There is a physician workforce crisis in primary care, both in the United States and United Kingdom. In the UK, half or more general practice physician training positions have been difficult to fill in certain parts of the country. In the U.S., the American Association of Medical Colleges estimates that by 2025 there will be a shortfall of between 15,000 and 35,000 primary care physicians nationally. If you've recently tried to make a quick or easy appointment to see your primary care doctor in the U.S., you have found more often than not it is difficult to do. You end up seeing a nurse practitioner, physician assistant, or get told to go to the local urgent care center. New patient waits for primary care doctors are up in many parts of the U.S., and in the UK delivery system, which has suffered chronically from long waiting times, there are calls to turn more patient visits into phone consultations, given the rising workload of general practitioners there.
The situation in both countries is neither temporary nor easily fixable. And at its core the reasons for these shortages is similar in both places. Overall, the field of primary care medicine looms as increasingly unattractive to young medical students, for a variety of reasons.
First, it is a complicated field of medicine where the perception remains that one cannot know enough to be highly knowledgeable in all the areas of clinical care required. This makes many young doctors conclude that it involves “becoming a jack of all trades, master of none.” Second, both the unbalanced lifestyle and intense workload of a full-time primary care doctor or general practitioner who works as a partner or employee of a single organization puts many off from the outset. Increasingly, young doctors prefer a healthier work-life balance than their predecessors, at the same time wanting higher compensation for being primary care doctors as acknowledgement of the fact that the job is a difficult one. Yet, salaries for primary care remain low compared to other specialties, and the work-life balance millennial medical students desire is seen as less possible in a field where the everyday responsibilities are often too diverse and highly task-oriented, such as completing patient information in one patient electronic health record after another, between and after visits with those patients.

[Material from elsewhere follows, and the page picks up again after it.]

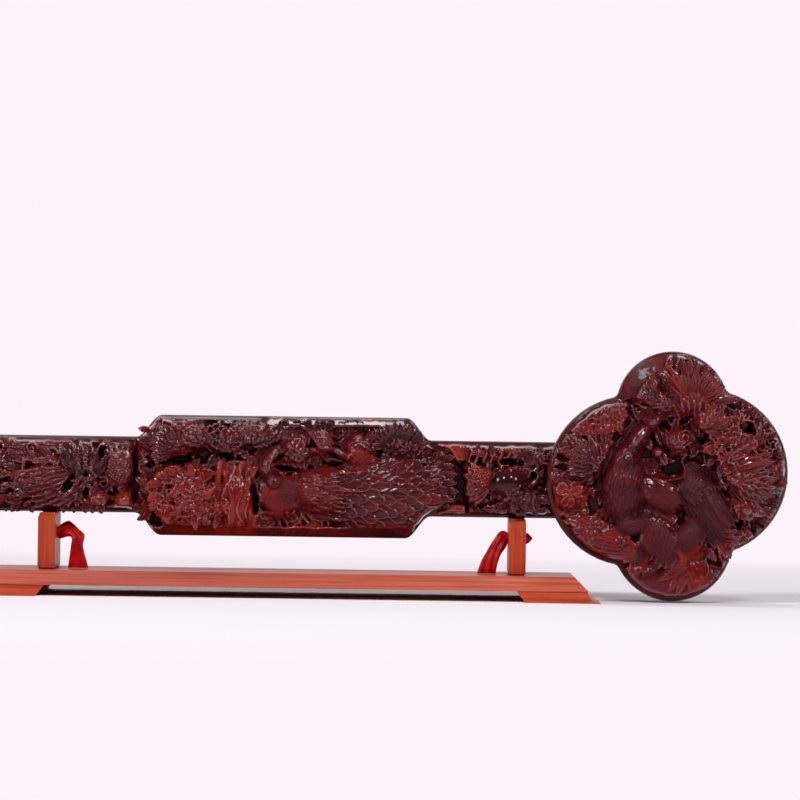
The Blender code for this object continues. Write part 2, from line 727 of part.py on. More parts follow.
def make_post(side, parent, material):
    name = "post_right" if side > 0 else "post_left"
    x = side * POST_SPACING / 2
    profile = post_profile()
    count = len(profile)
    half = POST_WIDTH / 2
    points = [(-half, y, z) for y, z in profile] + [(half, y, z) for y, z in profile]
    faces = [list(range(count - 1, -1, -1)), list(range(count, 2 * count))]
    faces += [(k, (k + 1) % count, (k + 1) % count + count, k + count) for k in range(count)]
    post = add_object(name, points, faces, parent, material, (x, 0, 0))
    add_bevel(post, POST_CHAMFER, segments=1)
    low = (-TENON_WIDTH / 2, BOARD_MIDDLE - TENON_DEPTH / 2, BOARD_BOTTOM + TENON_SHORT)
    high = (TENON_WIDTH / 2, BOARD_MIDDLE + TENON_DEPTH / 2, BOARD_TOP + POST_HEIGHT / 3)
    tenon = hide_helper(add_object(name + "_tenon", *box_shape(low, high), parent, None, (x, 0, 0)))
    union = post.modifiers.new("tenon", "BOOLEAN")
    union.operation = "UNION"
    union.solver = "EXACT"
    union.object = tenon
    hole_z = BOARD_TOP + RIBBON_HOLE_HEIGHT
    low = (-POST_WIDTH, BOARD_MIDDLE - RIBBON_HOLE_WIDTH / 2, hole_z - RIBBON_HOLE_TALL / 2)
    high = (POST_WIDTH, BOARD_MIDDLE + RIBBON_HOLE_WIDTH / 2, hole_z + RIBBON_HOLE_TALL / 2)
    hole = hide_helper(add_object(name + "_hole", *box_shape(low, high), parent, None, (x, 0, 0)))
    add_cut(post, hole)
    return post


def smooth_course(course):
    """The course with points added between its own on a smooth curve."""
    points = [Vector(p) for p in course]
    ends = [2 * points[0] - points[1]] + points + [2 * points[-1] - points[-2]]
    fine = []
    for a, b, c, d in zip(ends, ends[1:], ends[2:], ends[3:]):
        for k in range(RIBBON_PASSES):
            t = k / RIBBON_PASSES
            bend, twist = 2 * a - 5 * b + 4 * c - d, 3 * b - a - 3 * c + d
            fine.append(0.5 * (2 * b + (c - a) * t + bend * t**2 + twist * t**3))
    return fine + [points[-1]]


def ribbon_section(share):
    """Width and thickness of a ribbon at a share of its tail."""
    opened = smooth_step(share / 0.25)
    width = RIBBON_IN_HOLE + (RIBBON_WIDTH - RIBBON_IN_HOLE) * opened
    width += (RIBBON_END_WIDTH - RIBBON_WIDTH) * smooth_step((share - 0.4) / 0.6)
    return width, RIBBON_FOLDED + (RIBBON_THICKNESS - RIBBON_FOLDED) * opened


def ribbon_stations(course):
    """Place, width, thickness and side of the post (-1 knot, 1 tail) of each section of a ribbon."""
    fine = smooth_course(course)
    half_post = POST_WIDTH / 2 + GAP
    knot = [p for p in fine if p.x < -half_post - RIBBON_THICKNESS / 2]
    tail = [p for p in fine if p.x > half_post + RIBBON_THICKNESS / 2]
    stations = [(p, KNOT_SIZE, KNOT_SIZE, -1) for p in knot]
    stations[0] = (knot[0], KNOT_SIZE * KNOT_TAPER, KNOT_SIZE * KNOT_TAPER, -1)
    for x in (-half_post, 0, half_post):
        stations.append((Vector((x, 0, 0)), RIBBON_IN_HOLE, RIBBON_FOLDED, 0))
    for k, p in enumerate(tail):
        stations.append((p, *ribbon_section(k / (len(tail) - 1)), 1))
    return stations


def make_ribbon(side, course, parent, material):
    """A ribbon from its knot outside the post, through the hole, to its tail that falls on the board."""
    half_post = POST_WIDTH / 2 + GAP
    stations = ribbon_stations(course)
    last = len(stations) - 1
    points, faces = [], []
    for k, (place, width, thickness, region) in enumerate(stations):
        along = stations[min(k + 1, last)][0] - stations[max(k - 1, 0)][0]
        across = Vector((-along.z, 0, along.x)).normalized()
        if region == 0:
            across = Vector((0, 0, 1))
        for u, v in ((-1, -1), (1, -1), (1, 1), (-1, 1)):
            corner = place + across * (u * width / 2) + Vector((0, v * thickness / 2, 0))
            corner.z = max(corner.z, GAP - RIBBON_HOLE_HEIGHT)
            if region:
                corner.x = region * max(region * corner.x, half_post)
            points.append((-side * corner.x, corner.y, corner.z))
    for k in range(last):
        for c in range(4):
            a, b = 4 * k + c, 4 * k + (c + 1) % 4
            faces.append((a, b, b + 4, a + 4) if side > 0 else (a, a + 4, b + 4, b))
    end = 4 * last
    first_cap, last_cap = [3, 2, 1, 0], [end, end + 1, end + 2, end + 3]
    faces += [first_cap, last_cap] if side > 0 else [first_cap[::-1], last_cap[::-1]]
    name = "ribbon_right" if side > 0 else "ribbon_left"
    place = (side * POST_SPACING / 2, BOARD_MIDDLE, BOARD_TOP + RIBBON_HOLE_HEIGHT)
    return add_object(name, points, faces, parent, material, place, smooth=True)


def make_stand(parent, wood, dowel_wood, satin):
    mortises = []
    for side in (-1, 1):
        x = side * POST_SPACING / 2
        half_width, half_depth = TENON_WIDTH / 2 + GAP, TENON_DEPTH / 2 + GAP
        low = (x - half_width, BOARD_MIDDLE - half_depth, BOARD_BOTTOM - BOARD_THICKNESS)
        high = (x + half_width, BOARD_MIDDLE + half_depth, BOARD_TOP + BOARD_THICKNESS)
        mortises.append(box_shape(low, high))
    holes = []
    for _, place in foot_dowel_places():
        start = Vector(place) - Vector((0, 0, GAP))
        end = Vector(place) + Vector((0, 0, FOOT_DOWEL_LENGTH + GAP))
        holes.append(rod_shape(FOOT_DOWEL_RADIUS + GAP, start, end))
    board_cutter = hide_helper(add_object("mortises", *join_shapes(mortises + holes), parent))
    foot_cutter = hide_helper(add_object("foot_dowel_holes", *join_shapes(holes), parent))
    make_board(parent, wood, board_cutter)
    for side in (-1, 1):
        make_foot(side, parent, wood, foot_cutter)
        make_post(side, parent, wood)
    for name, place in foot_dowel_places():
        points, faces = rod_shape(FOOT_DOWEL_RADIUS, (0, 0, 0), (0, 0, FOOT_DOWEL_LENGTH))
        add_object(name, points, faces, parent, dowel_wood, place, smooth=True)
    make_ribbon(-1, LEFT_RIBBON_COURSE, parent, satin)
    make_ribbon(1, RIGHT_RIBBON_COURSE, parent, satin)


def centre_on_floor(root):
    """Moves the assembly so that the origin is below the middle of its box, on the surface it stands on."""
    bpy.context.view_layer.update()
    graph = bpy.context.evaluated_depsgraph_get()
    xs, ys = [], []
    for obj in bpy.context.scene.objects:
        if obj.type == "MESH" and not obj.hide_render:
            whole = obj.evaluated_get(graph)
            for vertex in whole.data.vertices:
                place = whole.matrix_world @ vertex.co
                xs.append(place.x)
                ys.append(place.y)
    root.location = (-(min(xs) + max(xs)) / 2, -(min(ys) + max(ys)) / 2, 0)
    print("middle of the box:", *(round(-value, 6) for value in root.location))


def main():
    clear_scene()
    carved = make_material("carved_rosewood", (0.16, 0.028, 0.026), 0.3)
    polished = make_material("polished_rosewood", (0.12, 0.018, 0.016), 0.2)
    stand_wood = make_material("stand_wood", (0.52, 0.13, 0.055), 0.35)
    dowel_wood = make_material("dowel_wood", (0.42, 0.24, 0.12), 0.6)
    satin = make_material("red_satin", (0.55, 0.01, 0.015), 0.4)
    root = add_empty("ruyi_on_stand", (0, 0, 0))
    scepter = add_empty("scepter", (0, 0, AXIS_HEIGHT), root)
    stand = add_empty("stand", (0, 0, 0), root)
    make_scepter(scepter, carved, polished, dowel_wood)
    make_stand(stand, stand_wood, dowel_wood, satin)
    centre_on_floor(root)


main()
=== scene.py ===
"""The looks of a carved rosewood ruyi scepter on its two-post stand.

Every carving is a closed mesh over a fine grid. Its heights are built up from carved motifs: plumes,
leaves, petals, scales, strands and scrolls. The carvings are measured in millimetres: x towards the
scepter's head, z up from the middle line of its handle. The carvings of the head and the tail have their
origin in their plate's middle, and the others in the stand's middle. Turns are in degrees, from x towards z.
"""

import math

import bmesh
import bpy
import numpy as np
from mathutils import Matrix, Vector


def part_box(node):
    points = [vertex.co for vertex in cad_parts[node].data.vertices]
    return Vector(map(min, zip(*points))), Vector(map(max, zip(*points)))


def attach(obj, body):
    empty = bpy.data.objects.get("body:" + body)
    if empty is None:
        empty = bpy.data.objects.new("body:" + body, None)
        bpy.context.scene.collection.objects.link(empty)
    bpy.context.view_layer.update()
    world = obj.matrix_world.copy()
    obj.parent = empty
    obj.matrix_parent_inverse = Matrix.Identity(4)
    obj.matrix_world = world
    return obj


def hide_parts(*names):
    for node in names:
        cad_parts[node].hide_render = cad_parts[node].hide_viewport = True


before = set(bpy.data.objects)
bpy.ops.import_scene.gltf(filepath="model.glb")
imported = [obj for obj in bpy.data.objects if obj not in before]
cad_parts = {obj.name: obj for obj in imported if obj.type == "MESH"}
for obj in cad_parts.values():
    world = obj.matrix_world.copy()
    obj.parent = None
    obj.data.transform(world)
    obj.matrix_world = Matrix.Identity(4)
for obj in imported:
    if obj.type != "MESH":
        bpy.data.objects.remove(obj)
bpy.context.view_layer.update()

MM = 0.001
CELL = 0.42


def middle(node):
    low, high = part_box(node)
    return (low + high) / 2


MIDDLE_X = middle("base_board").x
RAIL_Y = middle("handle_rail").y
AXIS_Z = middle("handle_rail").z


def front_box(node, origin=0):
    """The low and high corner of a node as seen from the front, in millimetres from origin."""
    return np.array([((c.x - MIDDLE_X) / MM - origin, (c.z - AXIS_Z) / MM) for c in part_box(node)])


HEAD_X = 229
TAIL_X = -232
HANDLE_WIDTH = 45.5
PLAQUE_REACH = -front_box("middle_plaque")[0, 0]
PLAQUE_HALF_HEIGHT = np.ptp(front_box("middle_plaque")[:, 1]) / 2
SHOULDER_LENGTH = 14.5
PLUME_REACH = 15.5
PLUME_HEIGHT = 40
POST_X = front_box("post_right")[:, 0].mean()
POST_CLEARANCE = 8
POST_WIDTH = 10.1
RIBBON_HOLE_HEIGHT = 21.5


# Curves and noise


def smooth_step(share):
    share = np.clip(share, 0.0, 1.0)
    return share * share * (3 - 2 * share)


def bell(values, width):
    return np.exp(-((values / width) ** 2))


def heading(turn):
    return math.cos(math.radians(turn)), math.sin(math.radians(turn))


def turn_of(dx, dz):
    return math.degrees(math.atan2(dz, dx))


def smooth_curve(points, step):
    """Points about step apart on a smooth curve through the given ones."""
    p = np.array(points, float)
    p = np.vstack([2 * p[0] - p[1], p, 2 * p[-1] - p[-2]])
    fine = []
    for a, b, c, d in zip(p, p[1:], p[2:], p[3:]):
        count = max(2, math.ceil(np.linalg.norm(c - b) / step))
        t = (np.arange(count) / count)[:, None]
        square, cube = 2 * a - 5 * b + 4 * c - d, 3 * b - a - 3 * c + d
        fine.append(0.5 * (2 * b + (c - a) * t + square * t**2 + cube * t**3))
    return np.vstack(fine + [p[-2][None]])


def blur(values, sigma):
    """A Gaussian blur, sigma in cells."""
    reach = max(1, math.ceil(3 * sigma))
    weights = np.exp(-0.5 * (np.arange(-reach, reach + 1) / sigma) ** 2)
    weights /= weights.sum()
    padded = np.pad(values, reach, mode="edge")
    rows = sum(w * padded[k : k + values.shape[0], :] for k, w in enumerate(weights))
    return sum(w * rows[:, k : k + values.shape[1]] for k, w in enumerate(weights))


def noise(shape, sigma, seed):
    """Smooth seeded noise of about unit size."""
    values = blur(np.random.default_rng(seed).normal(size=shape), sigma)
    return values / values.std()


# Outlines


def arc_through(first, via, last, steps):
    """Points of the clockwise circular arc from first through via, without last."""
    a, b, c = (complex(*point) for point in (first, via, last))
    w = (c - a) / (b - a)
    centre = a + (b - a) * (w - abs(w) ** 2) / (2j * w.imag)
    begin = np.angle(a - centre)
    sweep = (np.angle(c - centre) - begin) % (2 * np.pi) - 2 * np.pi
    arc = centre + abs(a - centre) * np.exp(1j * (begin + sweep * np.arange(steps) / steps))
    return np.stack([arc.real, arc.imag], 1)


# Where the lobes of a plate meet and where they end, in halves of its width and height
LOBE_CORNERS = np.array([(-0.433, 0.642), (0.475, 0.690), (0.532, -0.587), (-0.411, -0.709)])
LOBE_TIPS = np.array([(0.057, 1.010), (0.993, 0.033), (0.014, -0.993), (-1.007, -0.095)])
LOBE_STEPS = 40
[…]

But there is a deeper, more profoundly troubling reason for both the growing exodus from primary care by older doctors and the turn-off of it as a career for younger ones. That reason is the growing realization among both primary care doctors and their patients, that relational care, the bedrock of effective primary care delivery, is less and less possible in U.S. and UK health systems. Relational care is care defined by strong interpersonal attributes such as trust, mutual respect, and empathy. It involves doctors developing ongoing relationships with their patients, which foster emotional bonds that improve diagnostic accuracy and treatment efficacy. It involves primary care doctors finding greater meaning in their own work by experiencing the rewards of interpersonal care delivery—seeing their patients as individuals with unique life stories, and playing the roles of friend, advisor, and confidante for those patients.
What can be done about this situation? It may already be too late to turn back the decline of physician-centric primary care. The shortages of primary care doctors cannot be made up easily, and demand for primary care continues to rise. In addition, system forces in both countries, particularly the emphasis on squeezing greater efficiency out of care delivery; the intense focus on measurement and standardizing care through guidelines; and the growing use of non-physician personnel to provide services hamstrings the development of stable interpersonal relationships between doctor and patient, burns out physicians, and leaves patients with lowered expectations for their care.
But that doesn't mean we should give up. In its fullest realization, primary care medicine still offers the best chance for someone calling themselves a doctor to have meaningful connections with their patients. If we can better convince medical students of that reality, more will continue to choose the field. Even though their expectations have lowered, patients still would respond to competently done relational care, meaning that there remains strong demand for primary care doctors that are in the best position to give that type of care. We need innovations in primary care delivery that commit the system to a renewed emphasis on doctor-patient relationships, rather than emphasizing how to just give patients greater convenience in getting a minimum level of service quality. Young medical students have to be trained and socialized better to understand how to be a relational doctor in a system that won't always reward or support that type of care. This way, when they choose the field, they will both know what they are getting into and be better prepared to deal with it.
Most of all, though, we need to have a larger societal conversation about the important role of doctors in our primary care delivery system, then advocate strongly within the delivery system and with insurers that the rewards for organizations that pursue a more physician-centric approach will be greater than for those that do not.